### [Instructions for the task]
Quote precisely the run of lines opening with the line containing "check and export" and closing with the line containing "depsgraph = bpy.context.evaluated_depsgraph_get()", and nothing else.

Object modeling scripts
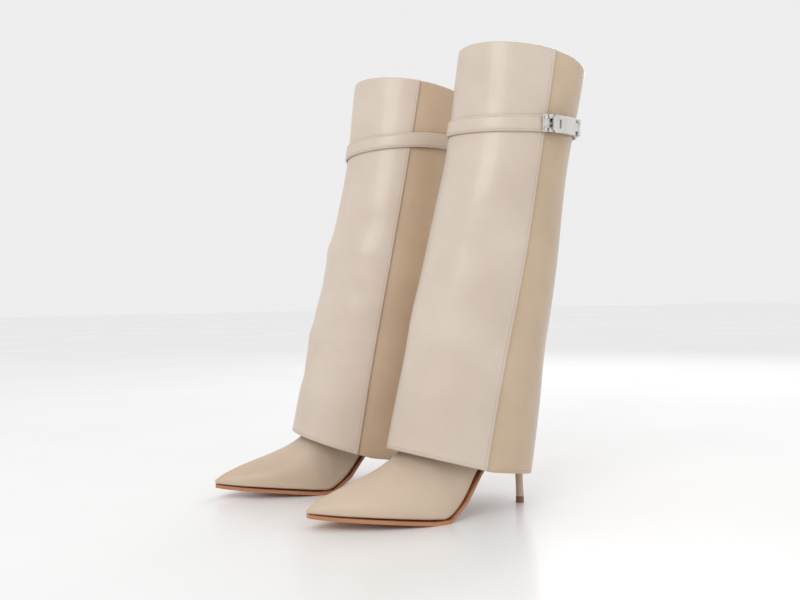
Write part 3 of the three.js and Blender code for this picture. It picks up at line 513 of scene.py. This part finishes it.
# Studio. A plain pale floor under soft light from all round, with two large lamps, and the camera
# low and level, a little under the boots' mid height.
FLOOR_HALF = 15
CORNERS = [(-1, -1), (1, -1), (1, 1), (-1, 1)]
PALE = finish_of("pale_floor", (0.93, 0.93, 0.93), (0.90, 0.90, 0.90), 0.25, 300, 0.01, patch=2)
floor_mesh = bpy.data.meshes.new("floor")
floor_mesh.from_pydata([(x * FLOOR_HALF, y * FLOOR_HALF, 0) for x, y in CORNERS], [], [(0, 1, 2, 3)])
floor_mesh.materials.append(PALE)
floor = bpy.data.objects.new("floor", floor_mesh)
bpy.context.scene.collection.objects.link(floor)

world = bpy.data.worlds.new("studio")
bpy.context.scene.world = world
world.use_nodes = True
sky = world.node_tree.nodes["Background"]
sky.inputs["Color"].default_value = (1, 1, 1, 1)
sky.inputs["Strength"].default_value = 0.85

LAMPS = (("key", (1.4, -1.6, 1.6), 1.2, 16), ("rim", (-1.2, 1.4, 1.3), 1.0, 9))
LAMPS_AIM = Vector((0, 0, 0.22))
for name, place, size, power in LAMPS:
    lamp = bpy.data.lights.new(name, "AREA")
    lamp.size = size
    lamp.energy = power
    holder = bpy.data.objects.new(name, lamp)
    bpy.context.scene.collection.objects.link(holder)
    holder.location = place
    holder.rotation_euler = (LAMPS_AIM - holder.location).to_track_quat("-Z", "Y").to_euler()

CAMERA_PLACE = (0.83067, -0.35238, 0.21170)
heading, pitch, roll = (math.radians(v) for v in (66.736, -0.0585, -0.802))
ahead = np.array([-math.sin(heading), math.cos(heading), 0]) * math.cos(pitch)
ahead[2] = math.sin(pitch)
level_right = np.array([math.cos(heading), math.sin(heading), 0])
level_up = np.cross(level_right, ahead)
turned = np.eye(4)
turned[:3, 0] = math.cos(roll) * level_right + math.sin(roll) * level_up
turned[:3, 1] = -math.sin(roll) * level_right + math.cos(roll) * level_up
turned[:3, 2] = -ahead
turned[:3, 3] = CAMERA_PLACE
lens = bpy.data.cameras.new("camera")
lens.lens = 38.18
lens.sensor_width = 36
camera = bpy.data.objects.new("camera", lens)
bpy.context.scene.collection.objects.link(camera)
camera.matrix_world = Matrix(turned.tolist())
bpy.context.scene.camera = camera
bpy.context.scene.view_settings.view_transform = "Standard"
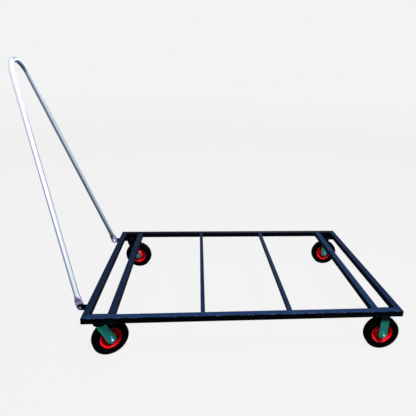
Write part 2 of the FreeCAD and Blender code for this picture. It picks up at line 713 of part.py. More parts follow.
place_rails()
handle_ear("handle_ear_left", "-")
handle_ear("handle_ear_right", "")
handle_tube()
pivot_hardware()
build_casters()
doc.recompute()

# ------------------------------------------------------------------- check and export
for thing in doc.Objects:
    if "Invalid" in thing.State or "Error" in thing.State:
        raise ValueError("%s failed: %s" % (thing.Label, thing.State))
for node in nodes:
    if node.Shape.isNull() or not node.Shape.isValid():
        raise ValueError("%s has no valid shape" % node.Label)
os.makedirs("parts", exist_ok=True)
for node in nodes:
    node.Shape.exportStep("parts/%s.step" % node.Label)
print("%d nodes written" % len(nodes))
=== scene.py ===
import json
import math

import bmesh
import bpy
import numpy as np
from mathutils import Matrix, Vector


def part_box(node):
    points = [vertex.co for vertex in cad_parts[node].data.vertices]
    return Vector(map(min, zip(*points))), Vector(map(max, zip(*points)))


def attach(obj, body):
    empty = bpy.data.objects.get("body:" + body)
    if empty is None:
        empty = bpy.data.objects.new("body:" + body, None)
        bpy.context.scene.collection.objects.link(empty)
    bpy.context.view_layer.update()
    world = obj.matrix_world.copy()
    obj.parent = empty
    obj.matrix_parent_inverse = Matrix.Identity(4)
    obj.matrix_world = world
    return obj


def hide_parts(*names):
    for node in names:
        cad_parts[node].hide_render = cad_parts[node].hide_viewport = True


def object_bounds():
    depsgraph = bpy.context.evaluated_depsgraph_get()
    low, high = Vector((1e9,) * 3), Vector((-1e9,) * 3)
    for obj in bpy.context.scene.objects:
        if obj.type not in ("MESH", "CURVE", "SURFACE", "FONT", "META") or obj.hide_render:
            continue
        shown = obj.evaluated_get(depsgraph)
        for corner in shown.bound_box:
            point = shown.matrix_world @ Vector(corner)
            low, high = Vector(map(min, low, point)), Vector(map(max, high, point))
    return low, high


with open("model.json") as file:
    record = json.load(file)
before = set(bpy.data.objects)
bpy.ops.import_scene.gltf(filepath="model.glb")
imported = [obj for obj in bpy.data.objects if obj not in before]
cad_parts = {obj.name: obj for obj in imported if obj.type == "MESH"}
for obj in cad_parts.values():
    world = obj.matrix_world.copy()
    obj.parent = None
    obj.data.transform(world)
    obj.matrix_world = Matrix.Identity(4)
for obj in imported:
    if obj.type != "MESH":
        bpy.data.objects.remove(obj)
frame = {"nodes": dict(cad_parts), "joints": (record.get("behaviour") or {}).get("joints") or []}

cad_low, cad_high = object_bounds()
left_rail_low, left_rail_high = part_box("side_rail_left")
joints = {joint["name"]: joint for joint in frame["joints"]}

# ------------------------------------------------------------------------------ camera
# Someone stands by the middle of the left side rail, their eyes about 1.5 m above the
# floor, and looks a little down across the frame with a moderately wide lens.
deck_middle = Vector(((left_rail_low[0] + left_rail_high[0]) / 2, 0, left_rail_high[2]))
camera_data = bpy.data.cameras.new("camera")
camera_data.sensor_width = 36
camera_data.lens = 32.69
camera_data.shift_x = -0.0536
camera_data.shift_y = -0.0189
camera_data.clip_end = 100
camera = bpy.data.objects.new("camera", camera_data)
bpy.context.scene.collection.objects.link(camera)
bpy.context.scene.camera = camera
heading, pitch, roll = math.radians(-5.15), math.radians(17.82), math.radians(1.7)
back = Vector((math.sin(heading) * math.cos(pitch), -math.cos(heading) * math.cos(pitch), math.sin(pitch)))
sideways = Vector((math.cos(heading), math.sin(heading), 0))
upright = back.cross(sideways)
camera_right = sideways * math.cos(roll) + upright * math.sin(roll)
camera_up = upright * math.cos(roll) - sideways * math.sin(roll)
camera.matrix_world = Matrix((camera_right, camera_up, back)).transposed().to_4x4()
from_deck = Vector((-0.2806, -2.4144, 1.2581))
camera.location = deck_middle + from_deck

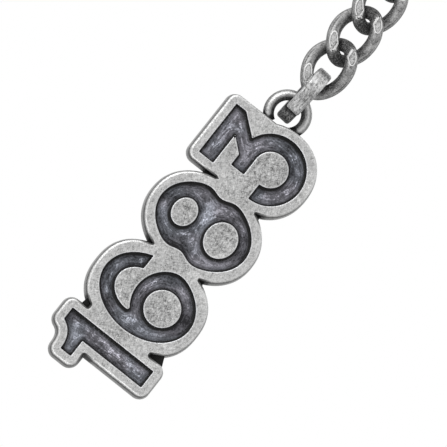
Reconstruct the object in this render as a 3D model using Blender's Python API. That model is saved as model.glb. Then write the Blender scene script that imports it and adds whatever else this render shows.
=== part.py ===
"""Metal keyring: a cast fob of four plain figures, a jump ring, a twisted curb chain and a split ring.

The keyring hangs. The origin is the point inside the top of the split ring where a hook holds it,
+Z is up, and -Y is the side that the figures face. Lengths are in metres, angles in degrees.
"""
import math

import bmesh
import bpy
from mathutils import Matrix, Vector

# Clearances
TOUCH_GAP = 0.00030
RING_CLEARANCE = 0.00035
CUT_OVERRUN = 0.00100

# Split ring: two turns of flat strip, with the step from one turn to the other
SPLIT_RING_DIAMETER = 0.03000
SPLIT_RING_WIDTH = 0.00200
SPLIT_RING_STRIP = 0.00090
SPLIT_RING_TURN_GAP = 0.00042
SPLIT_RING_EDGE = 0.00022
SPLIT_RING_PLANE_ANGLE = 45.0
SPLIT_RING_STEP_ANGLE = 56.0
SPLIT_RING_STEP_HALF_ANGLE = 13.0
SPLIT_RING_STEPS_PER_TURN = 48

# Curb chain
LINK_COUNT = 5
LINK_WIRE = 0.00200
LINK_INNER_LENGTH = 0.00660
LINK_INNER_WIDTH = 0.00380
LINK_TWIST_ANGLE = 45.0
LINK_FULLNESS = 2.3
LINK_FLAT_DEPTH = 0.00017
LINK_SEAT_GAP = 0.00078
LINK_POINTS = 40

# Jump ring: a flat band, closed with its ends a little out of line
JUMP_RING_BAND = 0.00210
JUMP_RING_WALL = 0.00115
JUMP_RING_EDGE = 0.00018
JUMP_RING_SLACK = 0.00155
JUMP_RING_BUTT_GAP = 0.00045
JUMP_RING_OUT_OF_LINE = 0.00012
JUMP_RING_BUTT_ANGLE = 28.0
JUMP_RING_LEAN_ANGLE = 4.5
JUMP_RING_OFFSET = 0.00024
JUMP_RING_STEPS = 48

# Eye of the fob
EYE_WIRE = 0.00150
EYE_HOLE = 0.00435
EYE_OFFSET = 0.00052
EYE_STAND = 0.00160
EYE_SEGMENTS = 48
EYE_SIDES = 12

# Fob casting
FOB_THICKNESS = 0.00300
FOB_BORDER = 0.00142
FOB_DRAFT = 0.00028
FOB_EDGE = 0.00026
FIGURE_DEPTH = 0.00090
FIGURE_GAP = 0.00162
FIGURE_STROKE = 0.00270
CAP_LINE = 0.00780
BASE_LINE = 0.00750

# First figure, a one
ONE_STEM = 0.00300
ONE_TOP = 0.00210
ONE_FLAG_REACH = 0.00285
ONE_FLAG_HEIGHT = 0.00190
ONE_FLAG_DROP = 0.00420
ONE_GAP = 0.00220
ONE_WEB_HALF = 0.00585

# Round figures, a six and an eight
ROUND_WIDTH = 0.01185
ROUND_HEIGHT = 0.01580
SIX_COUNTER = 0.00285
SIX_COUNTER_DROP = 0.00278
SIX_BOWL = 0.00532
SIX_BOWL_DROP = 0.00300
SIX_BOWL_SHIFT = 0.00045
SIX_TAIL_HALF_WIDTH = 0.00330
SIX_TAIL_HALF_HEIGHT = 0.00405
SIX_TAIL_RISE = 0.00150
SIX_TERMINAL_RISE = 0.00315
EIGHT_UPPER_HALF_WIDTH = 0.00225
EIGHT_UPPER_HALF_HEIGHT = 0.00195
EIGHT_UPPER_RISE = 0.00360
EIGHT_LOWER_HALF_WIDTH = 0.00285
EIGHT_LOWER_HALF_HEIGHT = 0.00255
EIGHT_LOWER_DROP = 0.00330
EIGHT_WAIST_RISE = 0.00045
EIGHT_WAIST_DEPTH = 0.00105
EIGHT_WAIST_HALF_HEIGHT = 0.00110

# Last figure, a flat-topped three
THREE_BOWL = 0.00545
THREE_BOWL_DROP = 0.00262
THREE_BAR_LEFT = 0.00500
THREE_BAR_RIGHT = 0.00465
THREE_BAR_HEIGHT = 0.00270
THREE_CORNER_DROP = 0.00180
THREE_SHOULDER = 0.00200
THREE_NECK_RIGHT = 0.00085
THREE_NECK_LEFT = 0.00110
THREE_ARM_REACH = 0.00305
THREE_ARM_HEIGHT = 0.00240
THREE_TOP_INSET = 0.00030

ARC_STEP_ANGLE = 7.5


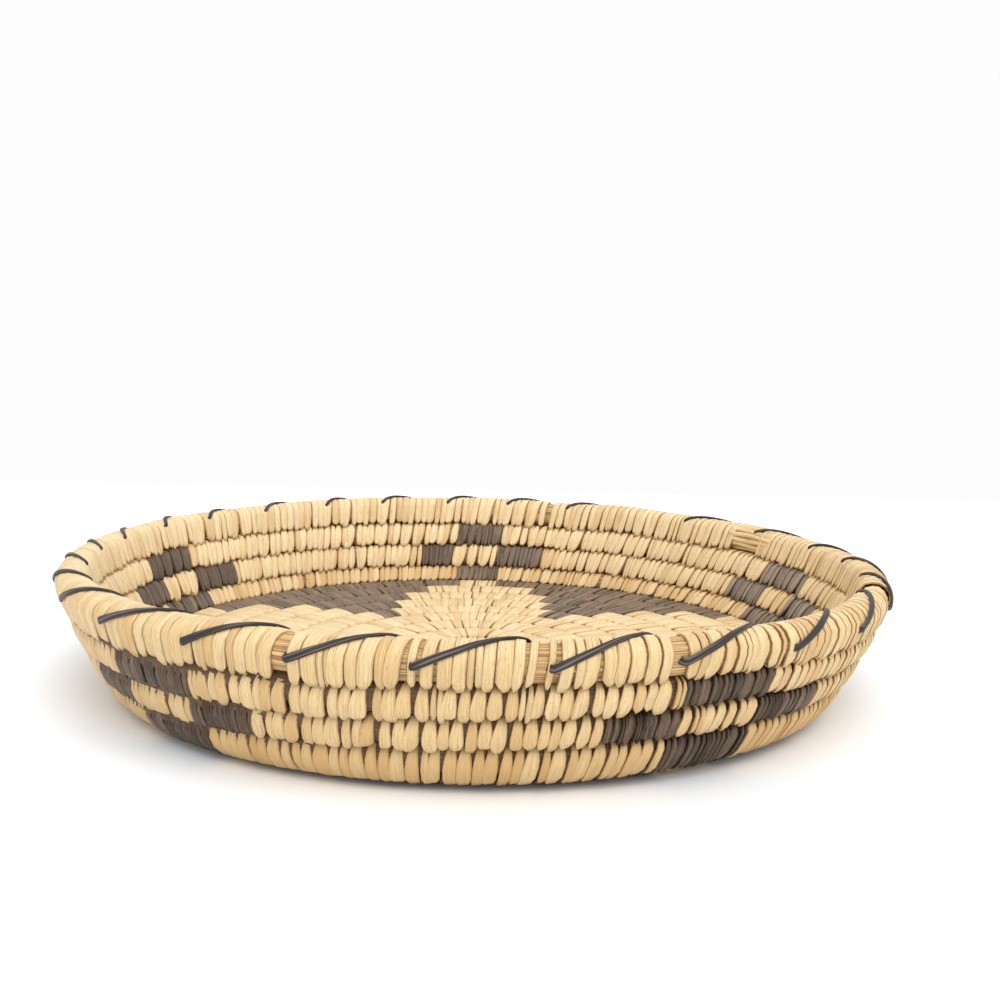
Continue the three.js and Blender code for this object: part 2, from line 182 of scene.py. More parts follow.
paleStrip = {
    "cream": (0.88, 0.685, 0.375), "straw": (0.80, 0.57, 0.28), "ochre": (0.60, 0.36, 0.13),
    # painted light: a paler cream for the strips' inner parts, inside the tray, where it is lit
    "brown": (0.26, 0.125, 0.04), "paintedLightCream": (0.98, 0.80, 0.505),
    "fibres": (5.5, 2.2, 61, 17, 3, 0.6), "fine": (17, 3.5, 23, 41, 2, 0.6),
    "patches": (0.8, 5, 11, 29), "specks": (9, 22, 47, 53, 2, 0.55),
    "creamStrips": (0.15, 0.85), "paintedLightInside": (0.42, 0.58, 0.65), "ochreOutside": (0.42, 0.36, 0.16),
    "ochreStrips": (-0.02, 0.45, 0.8), "patchShare": 0.5,
    "ochreFibres": (0.42, 0.68, 0.5), "brownFine": (0.52, 0.70, 0.7), "brownSpecks": (0.60, 0.74, 0.7),
    # the dark strip edges are partly cracks and dirt, partly painted shade where one strip overlaps the next
    "edge": (0.84, 0.98, 0.85), "ochreEdge": (0.42, 0.58), "tips": (0.38, 0.5), "tipShare": 0.45,
    "roughness": 0.4, "roughnessSpread": 0.22, "roughnessFine": (0.2, 0.9),
    "fibreHeight": 0.6, "fineHeight": 0.4, "bumpDepth": 0.00035, "bumpStrength": 0.8,
}


def makePaleStrip(spec):
    look = Finish("paleStrip", spec["roughness"])
    across, along = look.stripPlace()
    seed, tone, lowOchre = (look.attribute(name) for name in ("seed", "tone", "lowOchre"))
    fibres, fine, patches, specks = (
        look.grain(across, along, seed, *spec[key]) for key in ("fibres", "fine", "patches", "specks"))
    base = look.tint(spec["straw"], spec["cream"], tone, *spec["creamStrips"])
    # painted light: the strips' inner parts, inside the tray, are painted paler
    base = look.tint(base, spec["paintedLightCream"], along, *spec["paintedLightInside"])
    base = look.tint(base, spec["ochre"], tone * -1 + patches * spec["patchShare"], *spec["ochreStrips"])
    base = look.tint(base, spec["ochre"], fibres, *spec["ochreFibres"])
    base = look.tint(base, spec["brown"], fine, *spec["brownFine"])
    base = look.tint(base, spec["brown"], specks, *spec["brownSpecks"])
    base = look.tint(base, spec["ochre"], along, *spec["ochreOutside"])
    edge = look.tint(spec["brown"], spec["ochre"], along, *spec["ochreEdge"])
    # darker edges: partly cracks and dirt, partly painted shade where one strip overlaps the next
    base = look.tint(base, edge, abs(across), *spec["edge"])
    # the strips' ends, and the lower strips of the wall, turn more ochre and darker
    tips = look.stretch(abs(along - 0.5), *spec["tips"]) * spec["tipShare"] + lowOchre
    base = look.mix(tips, base, spec["ochre"])
    height = fibres * spec["fibreHeight"] + fine * spec["fineHeight"]
    rough = look.stretch(fine, *spec["roughnessFine"]) * spec["roughnessSpread"] + spec["roughness"]
    return look.finish(spec, base, height, rough)


darkStrip = {
    # the lighter worn colour is partly wear, partly a painted highlight along the ridges
    "brown": (0.105, 0.060, 0.033), "charcoal": (0.036, 0.023, 0.016), "wornAndSheen": (0.42, 0.30, 0.215),
    "sheenInsideBrown": (0.25, 0.182, 0.13), "sheenInsideGrey": (0.165, 0.127, 0.098),  # painted sheen: inside the tray the dark strips are painted lighter
    "wallShadedLeft": (0.07, 0.05, 0.037), "wallSheenRight": (0.48, 0.39, 0.31),  # painted shade and sheen high inside the wall: darker at the left, lighter to the right, where the light falls
    "wallSheenAcross": (-0.02, 0.10), "wallSheenHeight": (0.011, 0.022, 0.75),  # where it does so, in metres
    "ridges": (5.5, 1.6, 61, 17), "fine": (15, 9, 23, 41, 3, 0.65),
    "brownStrips": (0.2, 0.8), "inside": (0.46, 0.6),
    "wornAndSheenFine": (0.46, 0.72, 0.6), "wornAndSheenRidges": (0.52, 0.70, 0.6), "darkFine": (0.5, 0.34, 0.5),
    "edge": (0.76, 1.0, 0.7), "specular": 0.22,
    "roughness": 0.3, "roughnessSpread": 0.3, "roughnessFine": (0.2, 0.9),
    "ridgeHeight": 0.75, "fineHeight": 0.25, "bumpDepth": 0.0006, "bumpStrength": 1.0,
}


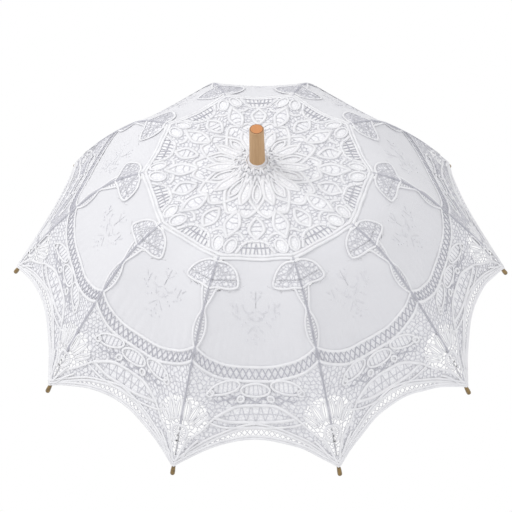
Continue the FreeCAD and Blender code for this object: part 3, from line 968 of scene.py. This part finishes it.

### [Expected output]
# ------------------------------------------------------------------- check and export
for thing in doc.Objects:
    if "Invalid" in thing.State or "Error" in thing.State:
        raise ValueError("%s failed: %s" % (thing.Label, thing.State))
for node in nodes:
    if node.Shape.isNull() or not node.Shape.isValid():
        raise ValueError("%s has no valid shape" % node.Label)
os.makedirs("parts", exist_ok=True)
for node in nodes:
    node.Shape.exportStep("parts/%s.step" % node.Label)
print("%d nodes written" % len(nodes))
=== scene.py ===
import json
import math

import bmesh
import bpy
import numpy as np
from mathutils import Matrix, Vector


def part_box(node):
    points = [vertex.co for vertex in cad_parts[node].data.vertices]
    return Vector(map(min, zip(*points))), Vector(map(max, zip(*points)))


def attach(obj, body):
    empty = bpy.data.objects.get("body:" + body)
    if empty is None:
        empty = bpy.data.objects.new("body:" + body, None)
        bpy.context.scene.collection.objects.link(empty)
    bpy.context.view_layer.update()
    world = obj.matrix_world.copy()
    obj.parent = empty
    obj.matrix_parent_inverse = Matrix.Identity(4)
    obj.matrix_world = world
    return obj


def hide_parts(*names):
    for node in names:
        cad_parts[node].hide_render = cad_parts[node].hide_viewport = True


def object_bounds():
    depsgraph = bpy.context.evaluated_depsgraph_get()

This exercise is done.